Indeed, this is the thinking at many of the hyperscale enterprises like Google, which is building advanced logic into its Borg cluster management system, and even Netflix’ Chaos Monkey auto-scaling service on Amazon, which incorporates failure into the infrastructure and application layers so that even if a particular function crashes, it can be recovered or removed quickly and easily without disrupting the broader data environment.
Few organizations have Google-scale infrastructure to work with, however. In fact, many are dealing with aging infrastructure that should ideally be integrated with app-centric deployments in order to deliver full value. Fortunately, most app-centric platforms utilize existing L2 and L3 protocols, but it pays to look deeply into any given solution to see how thoroughly it can accommodate the rest of the legacy stack.
As with most deployments of this magnitude, implementation will likely be the toughest phase, followed closely by the retraining needed to bring technicians up to speed on the new world of infrastructure management. If everything comes together as expected, there won’t be a need for individual storage, networking and server managers, as everyone involved in resource provisioning and architecture configuration will possess expertise across all of these disciplines – and even then, human oversight will focus largely on policy and governance rather than actual provisioning.

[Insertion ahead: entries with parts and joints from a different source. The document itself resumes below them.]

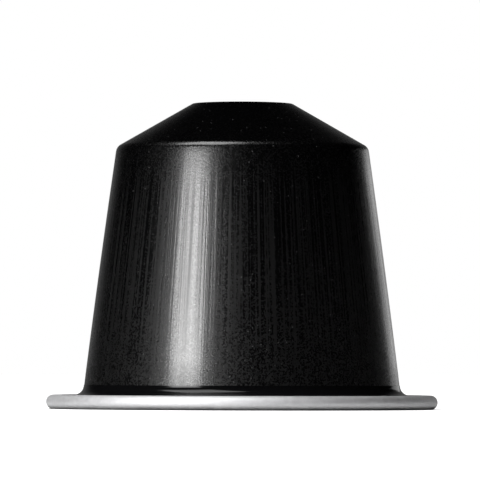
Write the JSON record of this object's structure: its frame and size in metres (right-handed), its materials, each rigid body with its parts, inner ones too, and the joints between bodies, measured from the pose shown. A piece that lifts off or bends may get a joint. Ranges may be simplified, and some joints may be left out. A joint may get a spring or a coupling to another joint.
{
  "type": "coffee pod",
  "caption": "Sealed single-serve coffee pod: tapered drawn aluminium cup with a conical shoulder, recessed top, rolled rim, sealing ring and foil lid.",
  "frame": {"origin": "on the pod's axis, in the plane that the rolled rim rests on", "axes": "+Z along the pod's axis, from the rim to the narrow recessed end; X and Y are any two square directions, as the pod is round"},
  "size_m": [0.037, 0.037, 0.0289],
  "materials": {
    "lacquered_aluminium": "satin black lacquer with fine lines along the draw",
    "bare_aluminium": "bare satin, finely mottled",
    "elastomer": "smooth satin black"
  },
  "bodies": {
    "root": {"cup": "lacquered_aluminium", "seal_ring": "elastomer", "foil_lid": "bare_aluminium"}
  },
  "joints": []
}
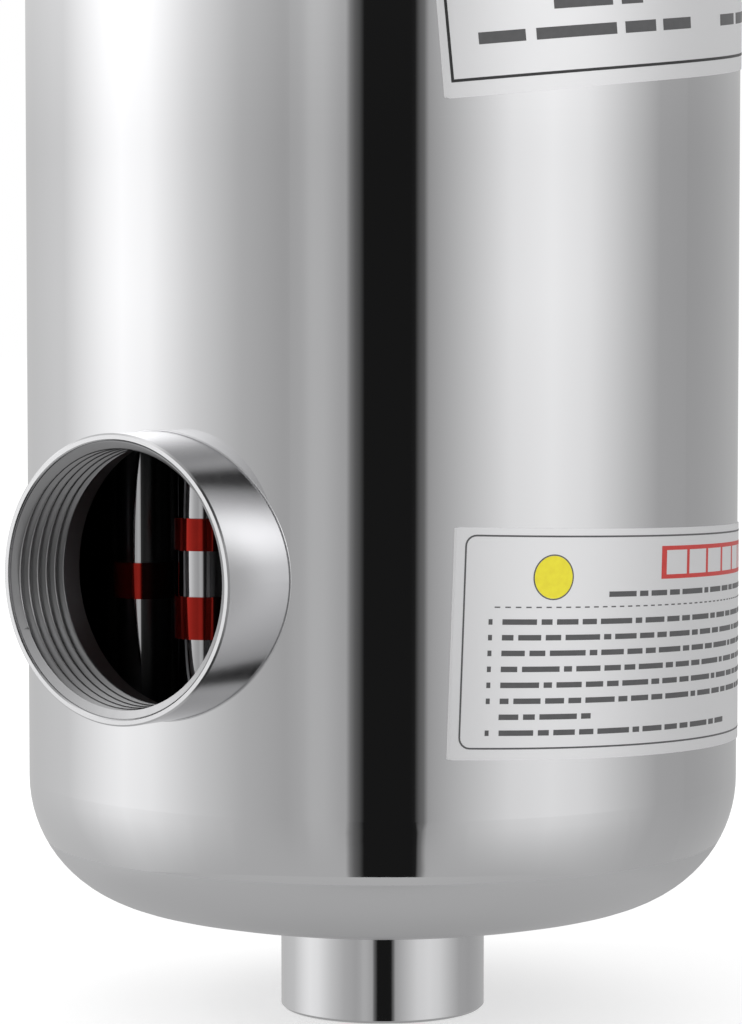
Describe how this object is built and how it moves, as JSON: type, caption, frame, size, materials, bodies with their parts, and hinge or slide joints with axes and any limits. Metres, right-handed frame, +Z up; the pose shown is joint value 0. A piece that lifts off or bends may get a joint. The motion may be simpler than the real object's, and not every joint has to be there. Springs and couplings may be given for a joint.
{
  "type": "pool heat exchanger",
  "caption": "Upright stainless shell-and-tube pool heat exchanger: dished heads, small threaded end ports, large threaded side ports, tube bundle and blank labels.",
  "frame": {"origin": "centre of the lower end port's face, on the shell's axis", "axes": "+Z up the shell's axis; -Y out of the side ports; +X to the right seen from the side ports"},
  "size_m": [0.1332, 0.1448, 0.4256],
  "materials": {
    "polished_shell": "polished",
    "polished_port": "polished",
    "plate_steel": "satin",
    "tube_steel": "satin",
    "red_band": "matte",
    "label_film": "satin"
  },
  "bodies": {
    "root": {"shell_wall": "polished_shell", "lower_head": "polished_shell", "upper_head": "polished_shell", "lower_side_port": "polished_port", "upper_side_port": "polished_port", "lower_end_port": "polished_port", "upper_end_port": "polished_port", "lower_tube_sheet": "plate_steel", "upper_tube_sheet": "plate_steel", "baffle_1": "plate_steel", "baffle_2": "plate_steel", "baffle_3": "plate_steel", "tube_01": "tube_steel", "tube_02": "tube_steel", "tube_03": "tube_steel", "tube_04": "tube_steel", "tube_05": "tube_steel", "tube_06": "tube_steel", "tube_07": "tube_steel", "tube_08": "tube_steel", "tube_09": "tube_steel", "tube_10": "tube_steel", "tube_11": "tube_steel", "tube_12": "tube_steel", "tube_13": "tube_steel", "tube_14": "tube_steel", "tube_15": "tube_steel", "tube_16": "tube_steel", "tube_17": "tube_steel", "tube_18": "tube_steel", "tube_19": "tube_steel", "tube_20": "tube_steel", "tube_21": "tube_steel", "tube_22": "tube_steel", "tube_23": "tube_steel", "tube_24": "tube_steel", "tube_25": "tube_steel", "lower_red_band_1": "red_band", "lower_red_band_2": "red_band", "lower_red_band_3": "red_band", "upper_red_band_1": "red_band", "upper_red_band_2": "red_band", "upper_red_band_3": "red_band", "upper_label": "label_film", "lower_label": "label_film"}
  },
  "joints": []
}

No matter how difficult the transition, app-centric functionality is a must-have for enterprises that wish to remain relevant in the coming decade. Mobile communications are app-driven, and with the rising generation of knowledge workers more comfortable with their smartphones and tablets than the desktop, infrastructure that does not provide significant app flexibility will likely be avoided.
And hopefully, when all is said and done and the app-centric infrastructure is in place, data users will finally be able to look at IT as the way to achieve their goals and not an obstacle to overcome.